Background: Acute pharyngitis is frequently seen in primary care. Acute viral pharyngitis may be easily misdiagnosed as acute bacterial pharyngitis. Laboratory-confirmed diagnosis of respiratory viruses is recommended. The purpose of this study was to compare the sensitivities among oropharyngeal swab (OPS), nasopharyngeal swab (NPS), and nasal wash (NW) in adults with acute pharyngitis.
Methods: OPS, NPS, and NW were obtained from each participant with acute pharyngitis. The specimens were tested for 15 respiratory viruses by TaqMan real-time polymerase chain reaction. A sample was considered to be a true positive if any of the specimens was positive. The sensitivities among samples were compared by chi-square test or Fisher's exact test, as appropriate.
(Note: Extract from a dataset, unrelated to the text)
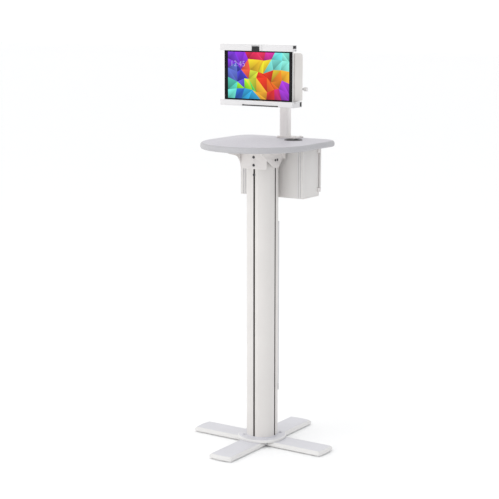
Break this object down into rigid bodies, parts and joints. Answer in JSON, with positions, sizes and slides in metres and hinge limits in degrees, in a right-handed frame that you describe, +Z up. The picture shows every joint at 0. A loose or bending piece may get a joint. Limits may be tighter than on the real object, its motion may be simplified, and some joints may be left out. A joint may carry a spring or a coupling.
{
  "type": "touchscreen kiosk",
  "caption": "Free-standing tablet kiosk: cross base, round slotted column, small worktop with a storage box under it, and a tilting sprung holder with a tablet.",
  "frame": {"origin": "on the floor, on the column's axis, which is the middle of the base's footprint", "axes": "+Z up; the front of the kiosk, where the user stands, faces -Y; +X is the kiosk's right seen from the front"},
  "size_m": [0.498, 0.498, 1.3015],
  "materials": {
    "white_paint": "satin powder coat, fine texture",
    "rail_paint": "white powder-coated extrusion",
    "column_finish": "white powder-coated extrusion",
    "laminate": "pale grey laminate on board, moulded edge",
    "zinc_steel": "zinc plated",
    "rubber": "matt black",
    "black_plastic": "moulded, fine grain",
    "white_plastic": "moulded, satin",
    "grey_plastic": "moulded, satin",
    "anodised_aluminium": "clear anodised",
    "screen_glass": "black-bordered cover glass",
    "display": null
  },
  "bodies": {
    "root": {"leg_front": "white_paint", "leg_back": "white_paint", "leg_left": "white_paint", "leg_right": "white_paint", "hub_plate": "white_paint", "front_bracket": "white_paint", "left_side_bracket": "white_paint", "right_side_bracket": "white_paint", "box_body": "white_paint", "post_foot_plate": "white_paint", "post_tube": "white_paint", "post_clevis": "white_paint", "column": "column_finish", "worktop_board": "laminate", "hub_block": "zinc_steel", "hub_bolt_front_left": "zinc_steel", "hub_bolt_front_right": "zinc_steel", "hub_bolt_rear_left": "zinc_steel", "hub_bolt_rear_right": "zinc_steel", "front_screw_upper": "zinc_steel", "front_screw_lower": "zinc_steel", "slot_stop": "zinc_steel", "right_side_screw_front": "zinc_steel", "right_side_screw_rear": "zinc_steel", "door_hinge_pin": "zinc_steel", "foot_pad_front": "rubber", "foot_pad_back": "rubber", "foot_pad_left": "rubber", "foot_pad_right": "rubber", "cable_bushing": "rubber", "grommet_ring": "black_plastic", "power_adapter": "black_plastic", "raceway_channel": "white_plastic", "raceway_cover": "white_plastic", "raceway_end_cap": "grey_plastic"},
    "box_door": {"box_door": "white_paint", "lock_body": "zinc_steel"},
    "door_lock": {"lock_barrel": "zinc_steel"},
    "grommet_cap": {"grommet_cap": "black_plastic"},
    "tilt_knob": {"tilt_bolt": "zinc_steel", "tilt_knob": "white_plastic"},
    "top_jaw": {"top_jaw": "rail_paint", "jaw_carriage": "grey_plastic", "guide_rod_left": "zinc_steel", "guide_rod_right": "zinc_steel", "rod_crossbar": "grey_plastic"},
    "jaw_latch": {"jaw_latch": "black_plastic"},
    "power_key": {"power_key": "white_plastic"},
    "volume_key": {"volume_key": "white_plastic"},
    "tilt_head": {"tilt_lug": "white_paint", "back_housing": "white_plastic", "back_plate": "anodised_aluminium", "rod_guide": "grey_plastic", "jaw_spring": "zinc_steel", "bottom_tray": "rail_paint", "tray_strip": "rubber", "screen_glass": "screen_glass", "tablet_back_cover": "white_plastic", "display_panel": "display", "tablet_battery": "grey_plastic"}
  },
  "joints": [
    {"name": "box_door_hinge", "type": "hinge", "parent": "root", "child": "box_door", "pos_m": [0.1225, 0.153, 0.893], "axis": [0, 0, -1], "range_deg": [0, 110]},
    {"name": "door_lock_turn", "type": "hinge", "parent": "box_door", "child": "door_lock", "pos_m": [-0.098, 0.15, 0.893], "axis": [0, 1, 0], "range_deg": [0, 90]},
    {"name": "grommet_cap_turn", "type": "hinge", "parent": "root", "child": "grommet_cap", "pos_m": [0.062, 0.086, 0.994], "axis": [0, 0, 1], "continuous": true},
    {"name": "head_tilt", "type": "hinge", "parent": "root", "child": "tilt_head", "pos_m": [0, 0.075, 1.16], "axis": [-1, 0, 0], "range_deg": [-10, 30]},
    {"name": "tilt_knob_turn", "type": "hinge", "parent": "root", "child": "tilt_knob", "pos_m": [0.05, 0.075, 1.16], "axis": [1, 0, 0], "continuous": true},
    {"name": "jaw_slide", "type": "slide", "parent": "tilt_head", "child": "top_jaw", "axis": [0, 0, 1], "range_m": [0, 0.02], "stiffness_N_per_m": 400, "springref_m": -0.02, "deforming": ["jaw_spring"]},
    {"name": "jaw_latch_slide", "type": "slide", "parent": "top_jaw", "child": "jaw_latch", "axis": [0, 0, 1], "range_m": [0, 0.003], "stiffness_N_per_m": 300, "springref_m": -0.002},
    {"name": "power_key_press", "type": "slide", "parent": "tilt_head", "child": "power_key", "axis": [1, 0, 0], "range_m": [0, 0.0004], "stiffness_N_per_m": 800, "springref_m": -0.0002},
    {"name": "volume_key_press", "type": "slide", "parent": "tilt_head", "child": "volume_key", "axis": [1, 0, 0], "range_m": [0, 0.0004], "stiffness_N_per_m": 800, "springref_m": -0.0002}
  ]
}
Results: One hundred three triple samples collected consecutively by OPS, NPS, and NW were obtained. In 73 patients, one or more viruses were detected by any of the three methods. Among all viruses, the sensitivity of NPS was significantly higher than that of NW (74% vs. 49%, respectively; p < 0.01) and OPS (74% vs. 49%, respectively; p < 0.01).
Conclusions: Flocked NPS collection may be the most effective alternative to NW and OPS for detection of respiratory viruses in adults with acute pharyngitis using TaqMan real-time polymerase chain reaction.